ROANOKE TIMES

                         Roanoke Times
                 Copyright (c) 1995, Landmark Communications, Inc.

DATE: SUNDAY, March 6, 1994                   TAG: 9403060027
SECTION: SPORTS                    PAGE: C-10   EDITION: METRO 
SOURCE: BILL COCHRAN
DATELINE:                                 LENGTH: Medium


CHANGE IN STATE'S TROPHY FISH PROGRAM LONG OVERDUE

The smallmouth bass struck my bait in one of those deep, dark pools of the James River, below where the old hand-pulled ferry once took people over to Jennings and North creeks.

It wasn't your usual 8- to 10-inch river scrapper. This one had the size and muscle to rip line from my reel. When he came exploding out of the water, in a blur of bronze and flash of red, there was no question he was a trophy.

Once in my hands, I figured he was every bit of 4 pounds, the weight then required to earn a trophy-fish citation from the Department of Game and Inland Fisheries.

The problem: I would have to weigh him on state-inspected scales, and there was no way I could do that without killing him.

I recalled getting a citation earlier for a Smith Mountain Lake smallmouth during an outing with Dale Wilson. We were fishing in Craddock Creek when the bass smashed a lure I was working along a rocky ledge.
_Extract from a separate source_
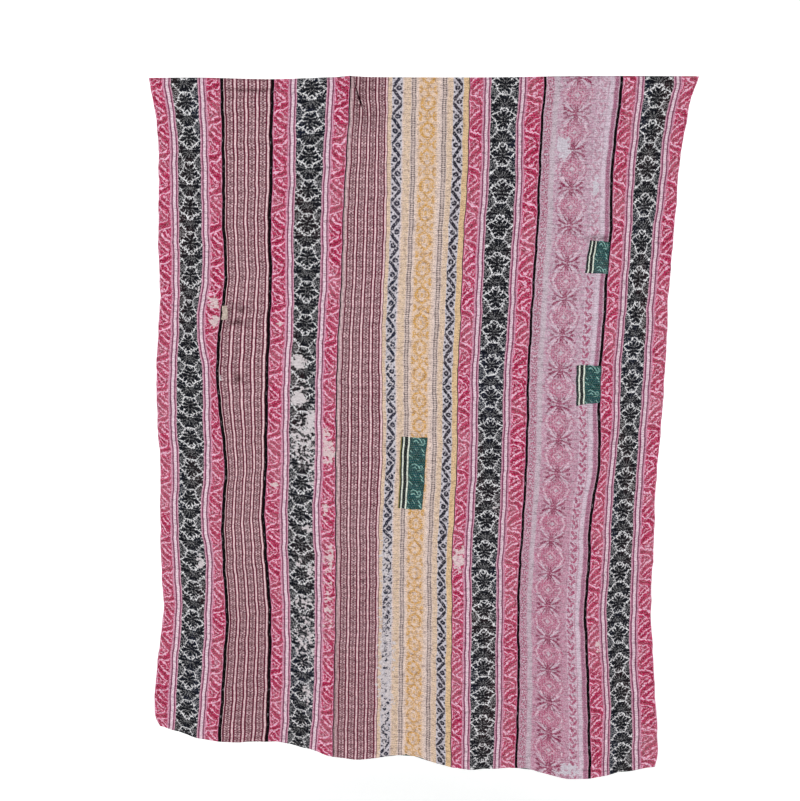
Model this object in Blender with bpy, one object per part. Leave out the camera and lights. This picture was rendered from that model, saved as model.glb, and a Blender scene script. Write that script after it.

Once it was netted, we roared the boat to Saunders Marina, where Wilson sprinted up the hill to the marina store, weighed the bass, then bounded back down and tossed the wiggling trophy into the lake.

It was one of those rare cases of having your cake and eating it, too, but there was no way for me to accomplish that on the James. For a guy who preaches catch-and-release, I was in a quandary. Should I keep the fish in an effort to earn a wall plaque, or should I let him go and be content with memories?

I kept him. On a set of scales in Buchanan he lacked 2 ounces of making the 4-pound citation minimum. It was a judgment I've always regretted. I don't think I've kept a candidate for a fresh-water citation since.

The state's trophy fish citation program provides valuable information on fishing trends and it gives personal recognition to more than 6,000 fishermen annually, but there is no question it also kills fish that otherwise would be released.

Isn't there some way the state can recognize a trophy catch without the fish being sacrificed?

There is.

It is a catch-measure-and release system, and the game and fish department has agreed to implement it beginning next year.

The new concept, made public last week, will be called the Virginia Angler Recognition Program. It won't contain the word "citation." Fishermen still will be able to earn recognition the old way, by meeting minimum weight standards, but they also will have the option of getting a fish qualified if it meets a certain length standard. That way the fish can be measured in front of a witness then released.

It is a change that is long overdue, and it finally came at the prodding of the Potomac Smallmouth Club. State fish officials will establish qualifying lengths so that the minimum size standards for trophy classification will be about the same whether a catch is measured or weighed.

"We are expecting a significant increase in the number of trophy fish awards," said Larry Hart, deputy director of the game and fish department.

Catch-and-release citations have been highly popular in the state-sponsored Virginia Saltwater Fishing Tournament.

"Over the past four years, fish that were released alive have accounted for almost 50 percent of all tournament entries," said Claude Bain, the tournament director. Seldom is a blue or white marlin hauled into the dock nowadays. Releases for these species are 99 percent.

Catch-measure-and-release should be particularly popular with freshwater anglers who go after smallmouth bass, striped bass, muskie and wild trout. Many already pass up citation opportunities, preferring to release their catch rather than kill it. Now with a quick flick of a measuring tape they can be rewarded twice: with a citation and with the joy of watching their catch swim away.